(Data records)
* * * * *
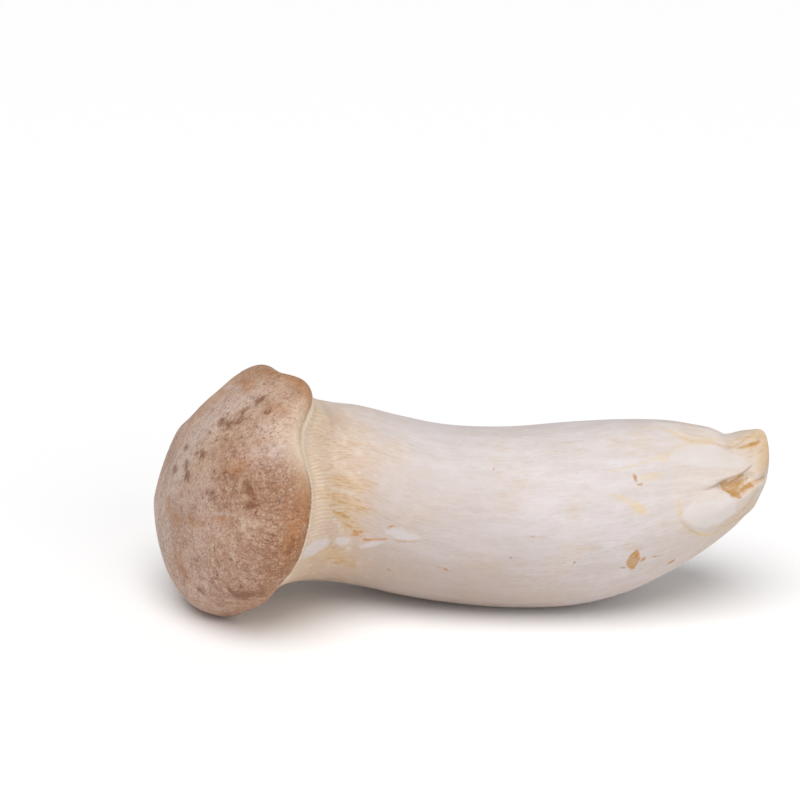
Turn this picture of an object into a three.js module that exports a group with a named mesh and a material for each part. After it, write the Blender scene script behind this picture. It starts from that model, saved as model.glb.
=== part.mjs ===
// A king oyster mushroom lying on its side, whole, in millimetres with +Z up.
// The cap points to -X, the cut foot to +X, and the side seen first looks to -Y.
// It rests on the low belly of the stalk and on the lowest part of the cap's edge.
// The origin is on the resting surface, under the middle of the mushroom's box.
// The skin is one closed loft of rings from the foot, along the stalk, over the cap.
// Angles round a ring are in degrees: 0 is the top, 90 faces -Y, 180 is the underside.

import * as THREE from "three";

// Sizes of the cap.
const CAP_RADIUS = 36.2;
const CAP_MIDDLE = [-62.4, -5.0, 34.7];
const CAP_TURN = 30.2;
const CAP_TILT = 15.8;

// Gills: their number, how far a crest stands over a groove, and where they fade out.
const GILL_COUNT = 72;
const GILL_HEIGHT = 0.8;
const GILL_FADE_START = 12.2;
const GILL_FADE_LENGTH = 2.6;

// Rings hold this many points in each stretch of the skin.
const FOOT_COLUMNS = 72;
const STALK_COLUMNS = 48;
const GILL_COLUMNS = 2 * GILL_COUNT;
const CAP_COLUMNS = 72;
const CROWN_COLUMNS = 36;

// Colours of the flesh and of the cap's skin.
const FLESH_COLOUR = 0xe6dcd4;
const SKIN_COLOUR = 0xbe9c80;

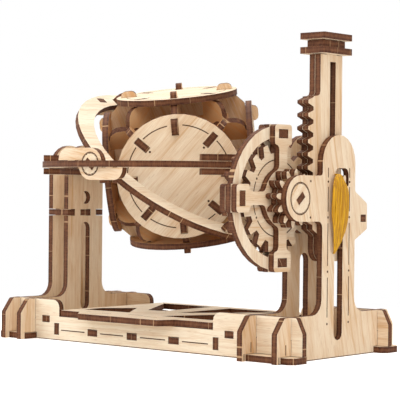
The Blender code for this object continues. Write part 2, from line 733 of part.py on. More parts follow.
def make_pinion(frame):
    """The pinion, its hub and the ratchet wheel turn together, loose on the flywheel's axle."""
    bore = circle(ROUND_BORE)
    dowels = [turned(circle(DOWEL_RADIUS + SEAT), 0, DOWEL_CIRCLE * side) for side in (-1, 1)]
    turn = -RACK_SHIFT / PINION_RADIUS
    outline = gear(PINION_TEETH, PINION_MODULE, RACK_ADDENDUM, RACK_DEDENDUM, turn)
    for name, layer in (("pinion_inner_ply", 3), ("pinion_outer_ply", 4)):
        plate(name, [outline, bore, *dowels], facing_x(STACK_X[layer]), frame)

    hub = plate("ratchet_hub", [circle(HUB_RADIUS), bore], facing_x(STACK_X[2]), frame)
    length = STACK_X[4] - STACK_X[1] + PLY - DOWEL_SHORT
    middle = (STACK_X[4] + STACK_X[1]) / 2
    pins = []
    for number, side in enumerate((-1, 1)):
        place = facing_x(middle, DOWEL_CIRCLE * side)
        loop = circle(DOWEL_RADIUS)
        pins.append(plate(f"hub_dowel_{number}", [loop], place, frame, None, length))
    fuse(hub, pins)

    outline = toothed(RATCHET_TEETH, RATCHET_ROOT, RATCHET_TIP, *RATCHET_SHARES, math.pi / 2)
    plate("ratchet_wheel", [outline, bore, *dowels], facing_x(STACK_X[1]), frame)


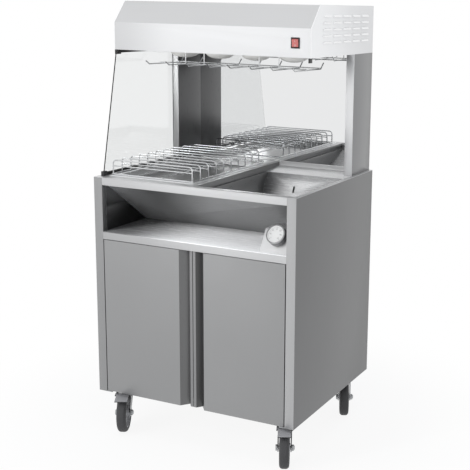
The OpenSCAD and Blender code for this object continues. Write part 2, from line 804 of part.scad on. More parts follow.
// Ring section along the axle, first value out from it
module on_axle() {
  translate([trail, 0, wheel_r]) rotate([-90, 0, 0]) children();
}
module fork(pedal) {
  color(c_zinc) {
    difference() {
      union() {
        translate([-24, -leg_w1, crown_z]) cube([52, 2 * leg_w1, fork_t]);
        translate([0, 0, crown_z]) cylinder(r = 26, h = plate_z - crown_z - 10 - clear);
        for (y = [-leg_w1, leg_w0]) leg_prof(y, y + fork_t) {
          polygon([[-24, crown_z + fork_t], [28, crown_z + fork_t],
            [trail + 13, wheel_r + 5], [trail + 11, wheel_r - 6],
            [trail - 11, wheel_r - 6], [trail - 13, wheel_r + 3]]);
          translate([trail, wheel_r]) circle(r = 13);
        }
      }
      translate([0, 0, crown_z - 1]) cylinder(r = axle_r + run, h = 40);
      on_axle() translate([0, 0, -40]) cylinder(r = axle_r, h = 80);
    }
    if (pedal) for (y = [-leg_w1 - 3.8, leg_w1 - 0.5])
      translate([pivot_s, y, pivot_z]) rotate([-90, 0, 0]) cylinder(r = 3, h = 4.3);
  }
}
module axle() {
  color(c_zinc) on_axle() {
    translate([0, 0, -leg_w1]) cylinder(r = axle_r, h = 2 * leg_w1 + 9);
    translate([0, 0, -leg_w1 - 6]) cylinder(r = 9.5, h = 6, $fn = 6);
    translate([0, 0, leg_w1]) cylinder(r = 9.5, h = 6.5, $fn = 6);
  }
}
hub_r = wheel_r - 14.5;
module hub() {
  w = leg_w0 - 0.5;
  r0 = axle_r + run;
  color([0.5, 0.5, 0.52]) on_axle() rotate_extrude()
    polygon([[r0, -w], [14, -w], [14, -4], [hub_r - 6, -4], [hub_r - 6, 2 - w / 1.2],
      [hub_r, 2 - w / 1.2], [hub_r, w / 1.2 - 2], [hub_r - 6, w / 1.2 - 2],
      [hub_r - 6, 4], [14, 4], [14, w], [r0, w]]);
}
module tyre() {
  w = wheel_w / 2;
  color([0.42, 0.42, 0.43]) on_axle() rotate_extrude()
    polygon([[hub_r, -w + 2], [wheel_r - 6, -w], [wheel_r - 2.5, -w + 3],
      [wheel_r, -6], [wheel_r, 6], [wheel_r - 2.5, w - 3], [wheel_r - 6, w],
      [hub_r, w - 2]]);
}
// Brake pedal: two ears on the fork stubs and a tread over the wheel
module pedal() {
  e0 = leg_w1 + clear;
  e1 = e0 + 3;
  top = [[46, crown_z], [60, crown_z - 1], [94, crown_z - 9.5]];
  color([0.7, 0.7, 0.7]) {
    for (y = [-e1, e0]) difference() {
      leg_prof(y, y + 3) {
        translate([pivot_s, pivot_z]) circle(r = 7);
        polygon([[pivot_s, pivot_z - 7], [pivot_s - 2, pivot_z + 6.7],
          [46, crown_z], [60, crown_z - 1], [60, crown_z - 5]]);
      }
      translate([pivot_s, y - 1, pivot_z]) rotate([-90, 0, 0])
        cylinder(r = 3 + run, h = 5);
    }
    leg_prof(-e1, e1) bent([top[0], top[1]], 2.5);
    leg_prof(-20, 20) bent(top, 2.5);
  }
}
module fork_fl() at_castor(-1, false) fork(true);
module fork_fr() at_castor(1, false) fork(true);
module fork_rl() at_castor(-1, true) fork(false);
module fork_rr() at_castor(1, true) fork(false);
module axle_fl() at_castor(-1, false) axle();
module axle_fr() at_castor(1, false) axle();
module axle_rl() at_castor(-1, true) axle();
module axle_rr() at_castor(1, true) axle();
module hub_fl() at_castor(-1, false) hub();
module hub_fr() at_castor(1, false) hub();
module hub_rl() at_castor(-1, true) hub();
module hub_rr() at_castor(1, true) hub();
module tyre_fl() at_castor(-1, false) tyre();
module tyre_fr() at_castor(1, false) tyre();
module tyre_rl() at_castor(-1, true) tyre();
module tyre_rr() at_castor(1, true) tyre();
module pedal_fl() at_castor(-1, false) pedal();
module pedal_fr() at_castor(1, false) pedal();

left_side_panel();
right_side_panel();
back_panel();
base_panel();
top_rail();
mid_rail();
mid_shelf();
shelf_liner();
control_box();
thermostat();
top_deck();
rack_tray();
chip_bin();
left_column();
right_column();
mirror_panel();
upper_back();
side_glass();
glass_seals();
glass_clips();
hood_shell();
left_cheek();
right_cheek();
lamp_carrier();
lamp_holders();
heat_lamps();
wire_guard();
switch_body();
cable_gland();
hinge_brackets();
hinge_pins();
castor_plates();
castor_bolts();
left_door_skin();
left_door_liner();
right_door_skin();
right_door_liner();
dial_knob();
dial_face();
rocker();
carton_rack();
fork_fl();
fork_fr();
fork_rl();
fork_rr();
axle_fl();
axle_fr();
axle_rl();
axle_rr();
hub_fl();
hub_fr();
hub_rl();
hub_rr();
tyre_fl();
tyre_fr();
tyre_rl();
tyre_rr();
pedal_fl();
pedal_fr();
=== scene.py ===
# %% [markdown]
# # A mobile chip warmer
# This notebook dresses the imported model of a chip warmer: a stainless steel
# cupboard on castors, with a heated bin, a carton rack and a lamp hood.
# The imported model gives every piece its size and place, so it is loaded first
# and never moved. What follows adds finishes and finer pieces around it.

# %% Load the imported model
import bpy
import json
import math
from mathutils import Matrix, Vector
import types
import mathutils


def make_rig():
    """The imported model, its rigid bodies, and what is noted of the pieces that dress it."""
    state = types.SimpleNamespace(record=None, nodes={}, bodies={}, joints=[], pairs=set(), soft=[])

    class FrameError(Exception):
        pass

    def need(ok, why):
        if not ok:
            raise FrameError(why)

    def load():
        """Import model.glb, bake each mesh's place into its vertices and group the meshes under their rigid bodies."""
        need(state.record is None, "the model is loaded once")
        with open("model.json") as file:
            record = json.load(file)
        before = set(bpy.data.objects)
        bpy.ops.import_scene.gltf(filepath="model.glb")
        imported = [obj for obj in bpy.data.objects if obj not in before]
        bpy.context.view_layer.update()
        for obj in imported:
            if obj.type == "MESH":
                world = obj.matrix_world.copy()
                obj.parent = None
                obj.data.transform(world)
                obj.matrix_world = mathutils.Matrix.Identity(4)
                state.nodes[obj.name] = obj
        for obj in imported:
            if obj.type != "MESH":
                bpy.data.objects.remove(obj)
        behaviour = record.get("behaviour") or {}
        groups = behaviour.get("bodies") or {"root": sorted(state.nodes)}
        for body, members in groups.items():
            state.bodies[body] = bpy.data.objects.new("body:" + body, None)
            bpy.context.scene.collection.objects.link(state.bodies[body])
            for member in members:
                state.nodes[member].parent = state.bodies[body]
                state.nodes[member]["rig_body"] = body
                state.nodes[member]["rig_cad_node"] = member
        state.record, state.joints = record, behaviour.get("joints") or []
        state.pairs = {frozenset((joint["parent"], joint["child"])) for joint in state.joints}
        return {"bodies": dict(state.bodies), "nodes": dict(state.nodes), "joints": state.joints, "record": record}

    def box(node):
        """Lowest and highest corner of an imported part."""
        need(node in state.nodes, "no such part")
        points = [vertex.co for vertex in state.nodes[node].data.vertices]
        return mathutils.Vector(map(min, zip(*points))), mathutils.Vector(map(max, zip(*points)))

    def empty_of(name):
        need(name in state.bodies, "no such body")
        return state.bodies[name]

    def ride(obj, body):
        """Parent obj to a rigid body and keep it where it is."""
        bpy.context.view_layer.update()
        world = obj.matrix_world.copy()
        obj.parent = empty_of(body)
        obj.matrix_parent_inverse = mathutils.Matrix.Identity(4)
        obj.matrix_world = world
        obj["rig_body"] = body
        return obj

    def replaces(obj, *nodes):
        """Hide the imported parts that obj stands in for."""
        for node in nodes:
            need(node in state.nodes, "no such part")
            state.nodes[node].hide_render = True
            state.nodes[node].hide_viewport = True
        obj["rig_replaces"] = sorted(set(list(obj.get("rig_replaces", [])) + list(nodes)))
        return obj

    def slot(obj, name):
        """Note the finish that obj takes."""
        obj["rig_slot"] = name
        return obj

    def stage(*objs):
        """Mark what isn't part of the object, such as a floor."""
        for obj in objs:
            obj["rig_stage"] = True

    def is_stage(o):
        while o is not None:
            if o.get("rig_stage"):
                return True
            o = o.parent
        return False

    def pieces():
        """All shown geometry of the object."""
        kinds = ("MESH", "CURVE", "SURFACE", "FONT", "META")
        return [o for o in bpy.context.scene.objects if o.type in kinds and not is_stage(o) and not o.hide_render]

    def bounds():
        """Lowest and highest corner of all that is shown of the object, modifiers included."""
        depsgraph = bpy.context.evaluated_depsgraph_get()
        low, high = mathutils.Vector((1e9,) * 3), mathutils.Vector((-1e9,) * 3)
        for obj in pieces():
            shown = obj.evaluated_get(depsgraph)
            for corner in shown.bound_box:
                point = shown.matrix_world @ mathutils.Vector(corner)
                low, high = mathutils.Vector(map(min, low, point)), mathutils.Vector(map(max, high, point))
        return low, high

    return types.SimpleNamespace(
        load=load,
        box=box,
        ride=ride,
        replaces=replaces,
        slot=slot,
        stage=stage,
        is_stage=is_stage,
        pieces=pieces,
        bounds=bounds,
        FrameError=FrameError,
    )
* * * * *
Give the exact lines, and only those, from the line containing "The Blender code" through the line containing "bore, *dowels], facing_x(STACK_X[layer]), frame)" in the entries above.

» CORRECT RESPONSE:
The Blender code for this object continues. Write part 2, from line 733 of part.py on. More parts follow.
def make_pinion(frame):
    """The pinion, its hub and the ratchet wheel turn together, loose on the flywheel's axle."""
    bore = circle(ROUND_BORE)
    dowels = [turned(circle(DOWEL_RADIUS + SEAT), 0, DOWEL_CIRCLE * side) for side in (-1, 1)]
    turn = -RACK_SHIFT / PINION_RADIUS
    outline = gear(PINION_TEETH, PINION_MODULE, RACK_ADDENDUM, RACK_DEDENDUM, turn)
    for name, layer in (("pinion_inner_ply", 3), ("pinion_outer_ply", 4)):
        plate(name, [outline, bore, *dowels], facing_x(STACK_X[layer]), frame)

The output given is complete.